= EXERCISE DESCRIPTION =
Could you give the data below again, exactly and completely?

= STORED DATA =
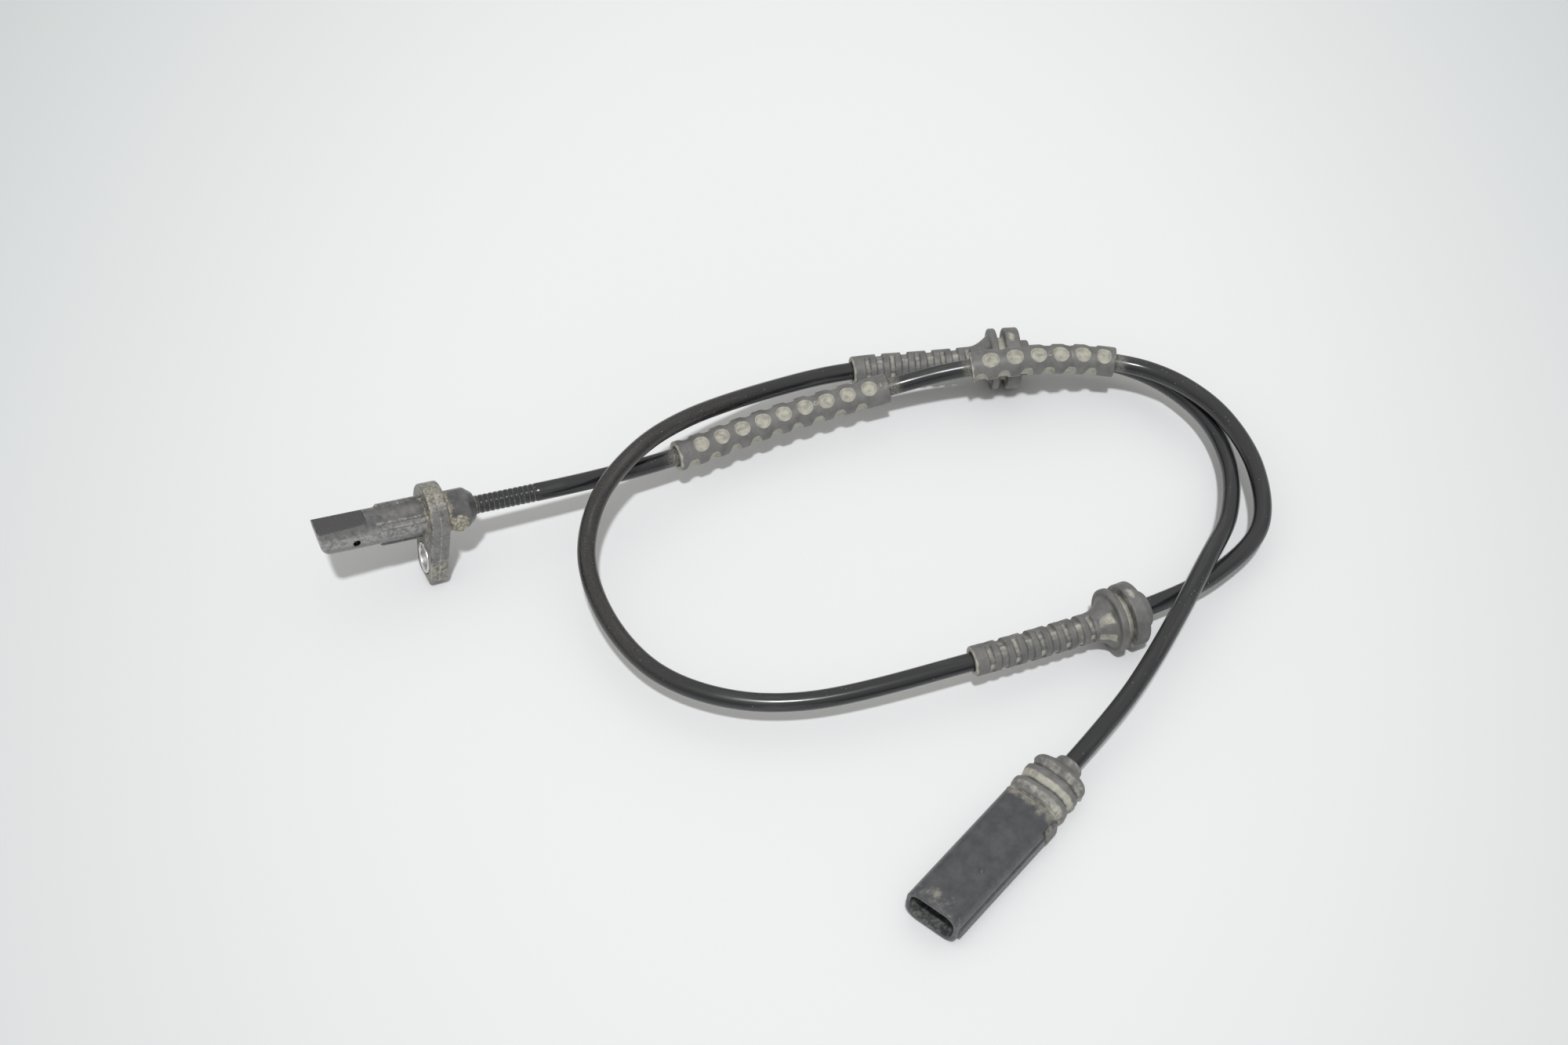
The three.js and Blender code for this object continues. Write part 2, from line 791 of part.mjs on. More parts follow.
// The boot follows the route up to the shell's rear face, and its plug stands straight in the shell
function boot() {
  const rear = -seatGap;
  const pitch = (bootLength - bootCollarLength) / bootRibs;
  const core = extruded(
    roundedSection(bootCoreWidth, bootCoreHeight, bootCoreHeight / 2 - 0.1),
    rear - bootLength + bootCollarLength,
    rear - 0.5,
    0,
    2,
    3,
  );
  const ribs = Array.from({ length: bootRibs }, (unused, index) => {
    const x1 = rear - index * pitch;
    const width = bootRibWidth - index * bootRibShrink;
    const height = bootRibHeight - index * bootRibShrink;
    const round = height / 2 - 0.1;
    const rib = extruded(roundedSection(width, height, round), x1 - bootRibLength, x1, 0.7, 2);
    return rib.translate(0, 0, bootRibLift);
  });
  const collar = rod(rear - bootLength, rear - bootLength + bootCollarLength + 1, bootCollarRadius, 16);
  const plugSection = roundedSection(innerWidth, innerHeight, innerRound);
  const plug = extruded(plugSection, rear - 1, bootPlugLength, 0, 2);
  const laid = (geometry) => laidOnRoute(geometry, plugAlong, 1);
  const straight = (geometry) => geometry.applyMatrix4(connector.matrixWorld);
  const bentBore = laid(rod(rear - bootLength - 1, 0, boreRadius, 16, bendStep / 3));
  const plugBore = straight(rod(-1, bootPlugLength + 1, boreRadius, 16));
  const body = joined([...[core, ...ribs, collar].map(laid), straight(plug)]);
  return cut(body, [bentBore, plugBore]);
}

// Assembly

const sensor = new THREE.Group();
sensor.add(head);

function onLead(name, geometry, material) {
  const mesh = new THREE.Mesh(geometry, material);
  mesh.name = name;
  sensor.add(mesh);
}

onLead('cable_jacket', cableTube(), jacket);
const longSleeve = sleeve(longSleeveLength, longFirstDimple, longSleeveDimples, longSleeveAlong);
const shortSleeve = sleeve(shortSleeveLength, shortFirstDimple, shortSleeveDimples, shortSleeveAlong);
onLead('dimpled_sleeve_long', longSleeve, rubber);
onLead('dimpled_sleeve_short', shortSleeve, rubber);
onLead('ribbed_grommet_outer', grommet(outerGrommetAlong, -1), rubber);
onLead('ribbed_grommet_inner', grommet(innerGrommetAlong, 1), rubber);
onLead('connector_boot', boot(), rubber);

sensor.add(connector);

function inConnector(name, geometry, material) {
  const mesh = new THREE.Mesh(geometry, material);
  mesh.name = name;
  connector.add(mesh);
}

inConnector('connector_shell', shell(), shellPlastic);
inConnector('pin_holder', pinHolder(), carrierPlastic);
inConnector('contact_pin_a', pin(-1), steel);
inConnector('contact_pin_b', pin(1), steel);
inConnector('plug_core_a', plugCore(-1), coreBlack);
inConnector('plug_core_b', plugCore(1), coreGrey);

export default sensor;
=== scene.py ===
# Wheel speed sensor with its lead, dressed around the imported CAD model.
# Pieces on the lead are made straight, in millimetres along x, and one Geometry Nodes tree lays
# them along the lead's route.

import math

import bmesh
import bpy
import numpy as np
from mathutils import Matrix, Vector


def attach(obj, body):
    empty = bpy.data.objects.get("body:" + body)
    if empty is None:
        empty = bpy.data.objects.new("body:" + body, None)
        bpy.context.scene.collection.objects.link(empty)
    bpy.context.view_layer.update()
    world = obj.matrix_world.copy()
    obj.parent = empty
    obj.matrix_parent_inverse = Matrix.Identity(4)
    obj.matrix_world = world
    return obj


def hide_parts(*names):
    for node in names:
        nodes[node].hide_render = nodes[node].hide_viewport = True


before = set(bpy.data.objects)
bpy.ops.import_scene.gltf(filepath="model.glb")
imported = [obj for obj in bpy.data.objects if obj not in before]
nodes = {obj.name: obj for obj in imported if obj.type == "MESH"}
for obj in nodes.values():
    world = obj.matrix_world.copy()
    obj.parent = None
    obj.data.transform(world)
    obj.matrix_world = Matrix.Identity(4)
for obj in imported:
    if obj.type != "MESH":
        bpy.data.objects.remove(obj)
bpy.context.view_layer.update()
scene = bpy.context.scene
MM = 0.001

# Camera

LOOK_AHEAD = Vector((0.38268, 0.92388, 0))
CAMERA_TARGET = Vector((0.10226, -0.02296, 0))
CAMERA_DISTANCE = 0.7792
CAMERA_ELEVATION = math.radians(50)
SENSOR_WIDTH = 36
LENS = 64.8
UP = Vector((0, 0, 1))


def set_up_camera():
    level = math.cos(CAMERA_ELEVATION) * CAMERA_DISTANCE
    height = math.sin(CAMERA_ELEVATION) * CAMERA_DISTANCE
    data = bpy.data.cameras.new("camera")
    data.sensor_width = SENSOR_WIDTH
    data.lens = LENS
    camera = bpy.data.objects.new("camera", data)
    camera.location = CAMERA_TARGET - LOOK_AHEAD * level + UP * height
    camera.rotation_euler = (CAMERA_TARGET - camera.location).to_track_quat("-Z", "Y").to_euler()
    scene.collection.objects.link(camera)
    scene.camera = camera


set_up_camera()

# The lead's route, in metres

ROUTE_POINTS = [
    (0.01109, 0.00014, 0.02010),
    (0.02148, 0.00014, 0.01864),
    (0.05550, -0.00070, 0.01520),
    (0.07990, 0.00030, 0.01290),
    (0.11050, 0.00270, 0.01230),
    (0.14410, 0.00120, 0.01340),
    (0.16050, -0.00210, 0.01630),
    (0.17750, -0.00690, 0.01820),
    (0.19050, -0.00980, 0.01700),
    (0.20300, -0.01360, 0.01490),
    (0.21370, -0.02020, 0.01370),
    (0.22140, -0.03040, 0.01340),
    (0.22630, -0.04440, 0.01270),
    (0.22610, -0.06340, 0.01100),
    (0.21830, -0.08060, 0.00880),
    (0.20050, -0.08980, 0.00790),
    (0.17450, -0.09390, 0.00890),
    (0.12510, -0.09420, 0.01150),
    (0.08050, -0.08840, 0.01030),
    (0.06100, -0.07860, 0.01020),
    (0.04830, -0.06400, 0.01050),
    (0.04290, -0.04290, 0.01130),
    (0.04510, -0.02290, 0.01360),
    (0.05370, -0.01040, 0.01900),
    (0.06750, -0.00140, 0.02200),
    (0.08450, 0.00620, 0.02000),
    (0.12050, 0.01520, 0.01080),
    (0.13850, 0.01480, 0.00890),
    (0.16100, 0.00840, 0.00890),
    (0.18350, 0.00180, 0.00890),
    (0.20250, -0.00500, 0.00790),
    (0.21670, -0.01800, 0.00750),
    (0.22390, -0.03690, 0.00740),
    (0.22210, -0.05540, 0.00780),
    (0.21230, -0.07390, 0.01020),
    (0.19700, -0.08900, 0.01390),
    (0.16050, -0.11800, 0.01130),
    (0.12631, -0.13565, 0.00530),
    (0.12190, -0.13800, 0.00530),
    (0.11784, -0.14016, 0.00530),
]
ROUTE_LENGTH = 871.39
CABLE_IN_PLUG = 4.6
PLUG_ALONG = ROUTE_LENGTH - CABLE_IN_PLUG
SAMPLES_A_SPAN = 48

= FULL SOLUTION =
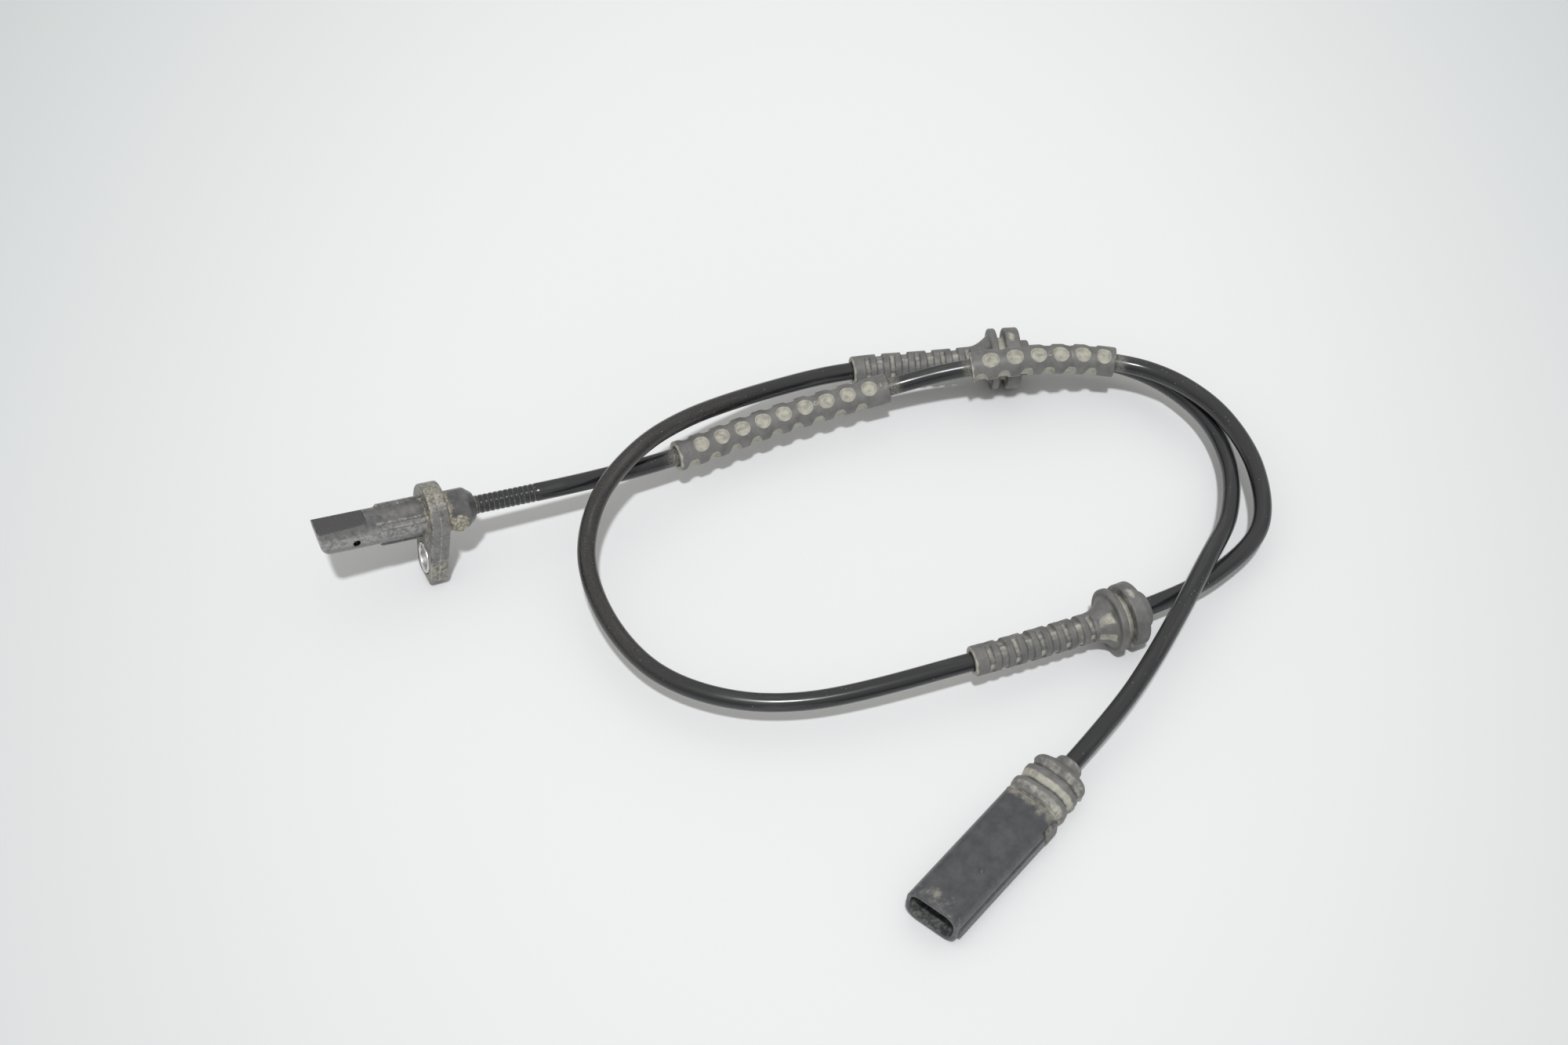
The three.js and Blender code for this object continues. Write part 2, from line 791 of part.mjs on. More parts follow.
// The boot follows the route up to the shell's rear face, and its plug stands straight in the shell
function boot() {
  const rear = -seatGap;
  const pitch = (bootLength - bootCollarLength) / bootRibs;
  const core = extruded(
    roundedSection(bootCoreWidth, bootCoreHeight, bootCoreHeight / 2 - 0.1),
    rear - bootLength + bootCollarLength,
    rear - 0.5,
    0,
    2,
    3,
  );
  const ribs = Array.from({ length: bootRibs }, (unused, index) => {
    const x1 = rear - index * pitch;
    const width = bootRibWidth - index * bootRibShrink;
    const height = bootRibHeight - index * bootRibShrink;
    const round = height / 2 - 0.1;
    const rib = extruded(roundedSection(width, height, round), x1 - bootRibLength, x1, 0.7, 2);
    return rib.translate(0, 0, bootRibLift);
  });
  const collar = rod(rear - bootLength, rear - bootLength + bootCollarLength + 1, bootCollarRadius, 16);
  const plugSection = roundedSection(innerWidth, innerHeight, innerRound);
  const plug = extruded(plugSection, rear - 1, bootPlugLength, 0, 2);
  const laid = (geometry) => laidOnRoute(geometry, plugAlong, 1);
  const straight = (geometry) => geometry.applyMatrix4(connector.matrixWorld);
  const bentBore = laid(rod(rear - bootLength - 1, 0, boreRadius, 16, bendStep / 3));
  const plugBore = straight(rod(-1, bootPlugLength + 1, boreRadius, 16));
  const body = joined([...[core, ...ribs, collar].map(laid), straight(plug)]);
  return cut(body, [bentBore, plugBore]);
}

// Assembly

const sensor = new THREE.Group();
sensor.add(head);

function onLead(name, geometry, material) {
  const mesh = new THREE.Mesh(geometry, material);
  mesh.name = name;
  sensor.add(mesh);
}

onLead('cable_jacket', cableTube(), jacket);
const longSleeve = sleeve(longSleeveLength, longFirstDimple, longSleeveDimples, longSleeveAlong);
const shortSleeve = sleeve(shortSleeveLength, shortFirstDimple, shortSleeveDimples, shortSleeveAlong);
onLead('dimpled_sleeve_long', longSleeve, rubber);
onLead('dimpled_sleeve_short', shortSleeve, rubber);
onLead('ribbed_grommet_outer', grommet(outerGrommetAlong, -1), rubber);
onLead('ribbed_grommet_inner', grommet(innerGrommetAlong, 1), rubber);
onLead('connector_boot', boot(), rubber);

sensor.add(connector);

function inConnector(name, geometry, material) {
  const mesh = new THREE.Mesh(geometry, material);
  mesh.name = name;
  connector.add(mesh);
}

inConnector('connector_shell', shell(), shellPlastic);
inConnector('pin_holder', pinHolder(), carrierPlastic);
inConnector('contact_pin_a', pin(-1), steel);
inConnector('contact_pin_b', pin(1), steel);
inConnector('plug_core_a', plugCore(-1), coreBlack);
inConnector('plug_core_b', plugCore(1), coreGrey);

export default sensor;
=== scene.py ===
# Wheel speed sensor with its lead, dressed around the imported CAD model.
# Pieces on the lead are made straight, in millimetres along x, and one Geometry Nodes tree lays
# them along the lead's route.

import math

import bmesh
import bpy
import numpy as np
from mathutils import Matrix, Vector


def attach(obj, body):
    empty = bpy.data.objects.get("body:" + body)
    if empty is None:
        empty = bpy.data.objects.new("body:" + body, None)
        bpy.context.scene.collection.objects.link(empty)
    bpy.context.view_layer.update()
    world = obj.matrix_world.copy()
    obj.parent = empty
    obj.matrix_parent_inverse = Matrix.Identity(4)
    obj.matrix_world = world
    return obj


def hide_parts(*names):
    for node in names:
        nodes[node].hide_render = nodes[node].hide_viewport = True


before = set(bpy.data.objects)
bpy.ops.import_scene.gltf(filepath="model.glb")
imported = [obj for obj in bpy.data.objects if obj not in before]
nodes = {obj.name: obj for obj in imported if obj.type == "MESH"}
for obj in nodes.values():
    world = obj.matrix_world.copy()
    obj.parent = None
    obj.data.transform(world)
    obj.matrix_world = Matrix.Identity(4)
for obj in imported:
    if obj.type != "MESH":
        bpy.data.objects.remove(obj)
bpy.context.view_layer.update()
scene = bpy.context.scene
MM = 0.001

# Camera

LOOK_AHEAD = Vector((0.38268, 0.92388, 0))
CAMERA_TARGET = Vector((0.10226, -0.02296, 0))
CAMERA_DISTANCE = 0.7792
CAMERA_ELEVATION = math.radians(50)
SENSOR_WIDTH = 36
LENS = 64.8
UP = Vector((0, 0, 1))


def set_up_camera():
    level = math.cos(CAMERA_ELEVATION) * CAMERA_DISTANCE
    height = math.sin(CAMERA_ELEVATION) * CAMERA_DISTANCE
    data = bpy.data.cameras.new("camera")
    data.sensor_width = SENSOR_WIDTH
    data.lens = LENS
    camera = bpy.data.objects.new("camera", data)
    camera.location = CAMERA_TARGET - LOOK_AHEAD * level + UP * height
    camera.rotation_euler = (CAMERA_TARGET - camera.location).to_track_quat("-Z", "Y").to_euler()
    scene.collection.objects.link(camera)
    scene.camera = camera


set_up_camera()

# The lead's route, in metres

ROUTE_POINTS = [
    (0.01109, 0.00014, 0.02010),
    (0.02148, 0.00014, 0.01864),
    (0.05550, -0.00070, 0.01520),
    (0.07990, 0.00030, 0.01290),
    (0.11050, 0.00270, 0.01230),
    (0.14410, 0.00120, 0.01340),
    (0.16050, -0.00210, 0.01630),
    (0.17750, -0.00690, 0.01820),
    (0.19050, -0.00980, 0.01700),
    (0.20300, -0.01360, 0.01490),
    (0.21370, -0.02020, 0.01370),
    (0.22140, -0.03040, 0.01340),
    (0.22630, -0.04440, 0.01270),
    (0.22610, -0.06340, 0.01100),
    (0.21830, -0.08060, 0.00880),
    (0.20050, -0.08980, 0.00790),
    (0.17450, -0.09390, 0.00890),
    (0.12510, -0.09420, 0.01150),
    (0.08050, -0.08840, 0.01030),
    (0.06100, -0.07860, 0.01020),
    (0.04830, -0.06400, 0.01050),
    (0.04290, -0.04290, 0.01130),
    (0.04510, -0.02290, 0.01360),
    (0.05370, -0.01040, 0.01900),
    (0.06750, -0.00140, 0.02200),
    (0.08450, 0.00620, 0.02000),
    (0.12050, 0.01520, 0.01080),
    (0.13850, 0.01480, 0.00890),
    (0.16100, 0.00840, 0.00890),
    (0.18350, 0.00180, 0.00890),
    (0.20250, -0.00500, 0.00790),
    (0.21670, -0.01800, 0.00750),
    (0.22390, -0.03690, 0.00740),
    (0.22210, -0.05540, 0.00780),
    (0.21230, -0.07390, 0.01020),
    (0.19700, -0.08900, 0.01390),
    (0.16050, -0.11800, 0.01130),
    (0.12631, -0.13565, 0.00530),
    (0.12190, -0.13800, 0.00530),
    (0.11784, -0.14016, 0.00530),
]
ROUTE_LENGTH = 871.39
CABLE_IN_PLUG = 4.6
PLUG_ALONG = ROUTE_LENGTH - CABLE_IN_PLUG
SAMPLES_A_SPAN = 48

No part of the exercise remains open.